PRIJSVRAGEN
123
Hoe kan men het water op de schepen veiligst tegen bederf en verrotting bewaren?
Welken zyn de beste, meest uitvoerlyke, en minst kostbare middelen, om hetzelve,
werkelyk bedorven en stinkend geworden zynde, tot vorige zuiverheid in zooverre
te herstellen, dat het niet alleen helder, en van allen stank bevrydt; maar ook weder
volmaakt drinkbaar worde? Kunnen deze of andere middelen ook met goed gevolg
gebezigd worden, om het brakke water, uit grachten niet alleen, maar ook het zoutste
zeewater, versch en zuiver te maken, en alle ziltigheid en wansmaak daaraan te bene
men; zoodat het, als gewoon water, kan gedronken, en ter bereiding van alle spyzen
gebruikt worden? Men vordert by de beantwoording dezer voorstellen: 1de opgave
van de, tot dus ver bekende nuttige, en op schepen uitvoerlyke, middelen, tot dit
einde dienstig; 2. eene onderlinge vergelyking van die middelen met eikanderen; 3.
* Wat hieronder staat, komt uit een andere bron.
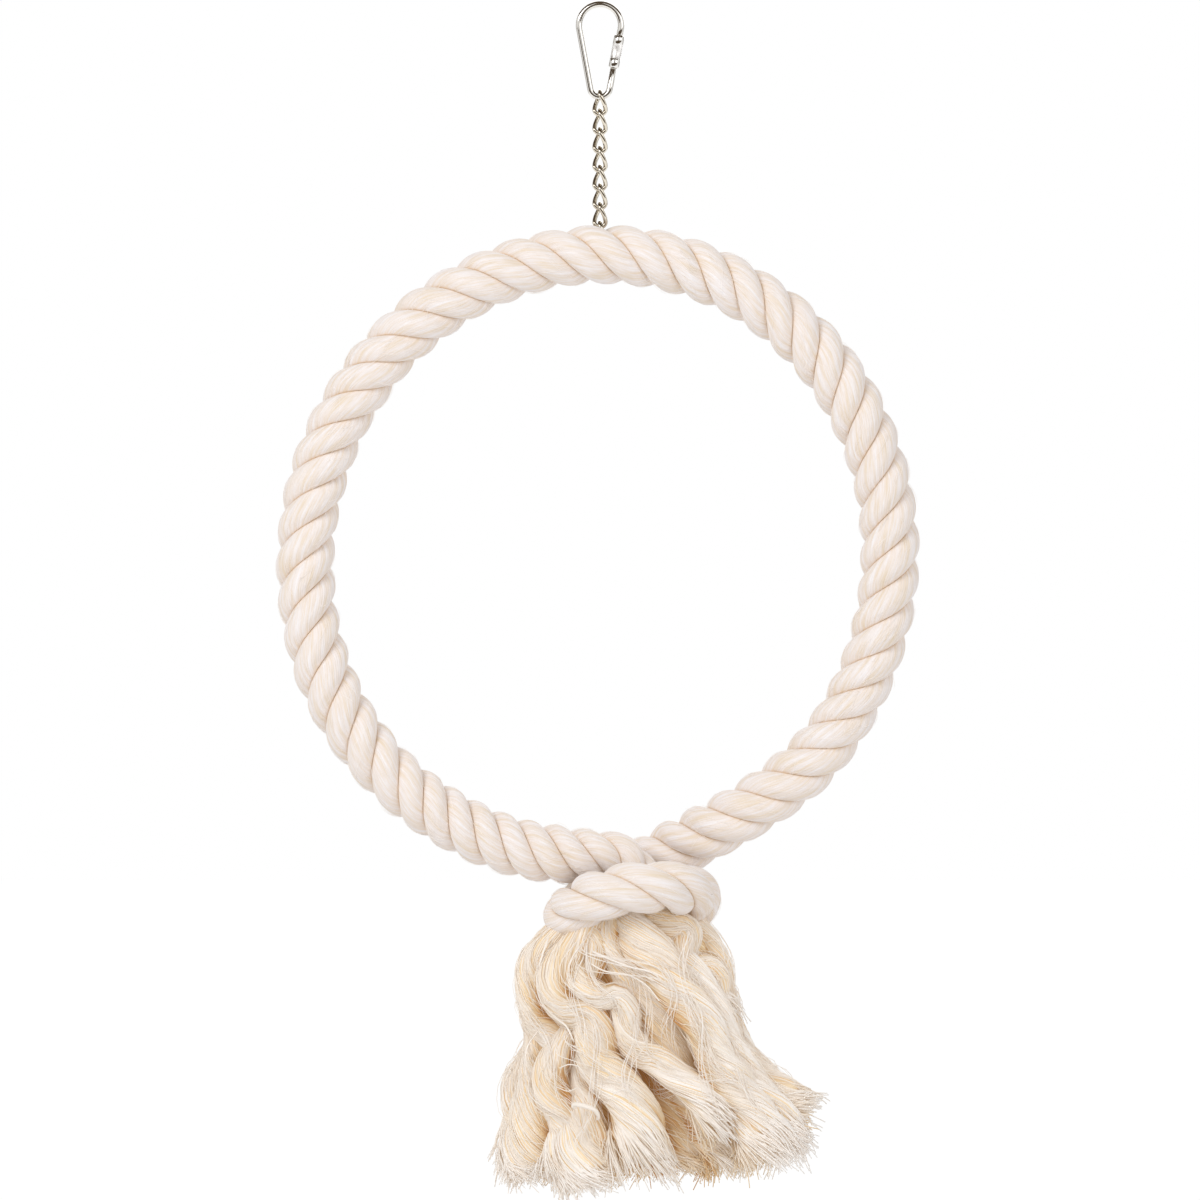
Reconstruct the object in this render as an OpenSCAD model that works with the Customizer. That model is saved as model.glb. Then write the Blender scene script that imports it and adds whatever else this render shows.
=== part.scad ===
// Rope ring bird perch on a short chain, hung from a pear-shaped quick link.
// Millimetres, +Z up, the ring faces -Y. The origin is the inside top of the quick link.

/* [Rope ring] */
// Short way across the rope ring, over its outside
ring_w = 250; // [180:5:320]
// Long way across the rope ring, over its outside
ring_h = 261; // [190:1:330]
// How far the long way leans to the right at the top, in degrees
ring_lean = 15; // [0:1:20]
// How far the ring's middle lies to the left of the chain
ring_shift = 0.9; // [0:0.1:2]
// Diameter of the three-strand rope
rope_d = 23; // [18:0.5:26]
// Length of one full turn of a strand along the rope
lay = 41.7; // [36:0.1:60]
// Turn of the strands at the neck's lower end, in degrees
lay_turn = 63; // [0:1:359]
// Diameter of the steel wire in the heart of the rope
core_d = 2; // [1.6:0.1:2.1]

/* [Knot] */
// How far the knot lies to the right of the chain
knot_x = 13; // [8:1:16]
// Radius of the turn of rope round the neck, at the rope's middle
wrap_r = 24; // [22:0.5:30]
// Radius at which the left end bends down into the neck
neck_bend_r = 13; // [12:0.5:16]
// How far the neck stands to the right of the middle of the turn round it
neck_shift = 1.5; // [0:0.1:3]
// Diameter of the neck, squeezed by the turn round it
neck_d = 19.6; // [16:0.2:20]
// Diameter of the turn of rope round the neck, pulled tight
wrap_d = 20.2; // [16:0.2:20.6]
// How far the turn below it lifts the left end off the ring's own line
knot_lift = 3.3; // [0:0.1:5]
// Length of rope, from the neck's lower end, whose strands the knot twists tighter
tight_len = 130; // [100:5:160]
// Length of one full turn of a strand there
tight_lay = 35; // [34:0.1:60]
// Length of rope, up to its end behind the knot, whose strands the turn round the neck loosens
loose_len = 112; // [90:2:140]
// Length of one full turn of a strand there
loose_lay = 48; // [40:0.5:60]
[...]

de redenen en bewyzen, welken het eene middel boven het andere aanprezen: vooral
moet het bestgeoordeelde middel door herhaalde en naaukeurige proeven gestaafd
worden: met byvoeging van de wyze, op welke de proeven genomen zyn.
Indiener H. van Royen (inv.nr. 6, p. 184).
Jaar 1791; herh. t/m 1797; in 1795, 1796 en 1798 is geen programma
verschenen; ingetrokken 1799.
Antwoorden Geen.
Opmerkingen Francois de Spaveu uit Presbourg geeft schriftelijk een middel
op om bederf van water te voorkomen: zilvernitraat, en om het
te zuiveren: houtskool (inv.nr. 6, p. 218 en inv.nr. 63, stuk 23).
Later schrijft hij dat in plaats van houtskool ook gewoon hout kan
worden gebruikt, als dat eerst enkele malen in kokend water wordt
gedrenkt (inv.nr. 63, stuk 26).
Prijsvraag 41
Daar het onderwys in den Godsdienst een der voornaamste doelen eener goede
opvoeding uitmaakt: en eene verkeerde behandeling, in dit opzicht, de kinderen of
van denzelven afkeerig maakt; of vervult met verwarde en nadeelige begrippen: word
gevraagd: Op welk eene wyze Ouders en Leermeesters zich behooren te gedragen, om
(zonder het geheugen der kinderen te veel te bezwaren) dezelven van jongs af aan,
en vervolgens by voortgang, naar mate van de ontwikkeling en uitbreiding hunner
vermogens, klare en eenvoudige denkbeelden en begrippen in te boezemen van de
voornaamste waarheden en gronden van den Kristelyken (hervormden) Godsdienst
niet alleen; maar ook van het aangename en voordeelige van deszelfs beoefening?
Moet dit geschieden by vragen en antwoorden; of (op eene leerstellige wyze) door
aaneengeschakelde betogen? - Zyn er leerboeken voorhanden, die men, tot het ge
noemde oogmerk, veilig kan aanraden? zoo ja! welken zyn die? zoo neen! word een
nieu ontwerp van zulk een leerboek door het Genootschap gevorderd.
Indiener N.C. Lambrechtsen 1791 (inv.nr. 63, f. 15).
Jaar 1791; ingetrokken 1793.
Antwoorden 1793: 3 (inv.nr. 6, p. 236).
Motto's a: Leert den jongen de eerste beginzelen naar den eisen zijnes wegs
(inv.nr. 6, p. 236).
b: Natura et religione ducimur (inv.nr. 6, p. 236).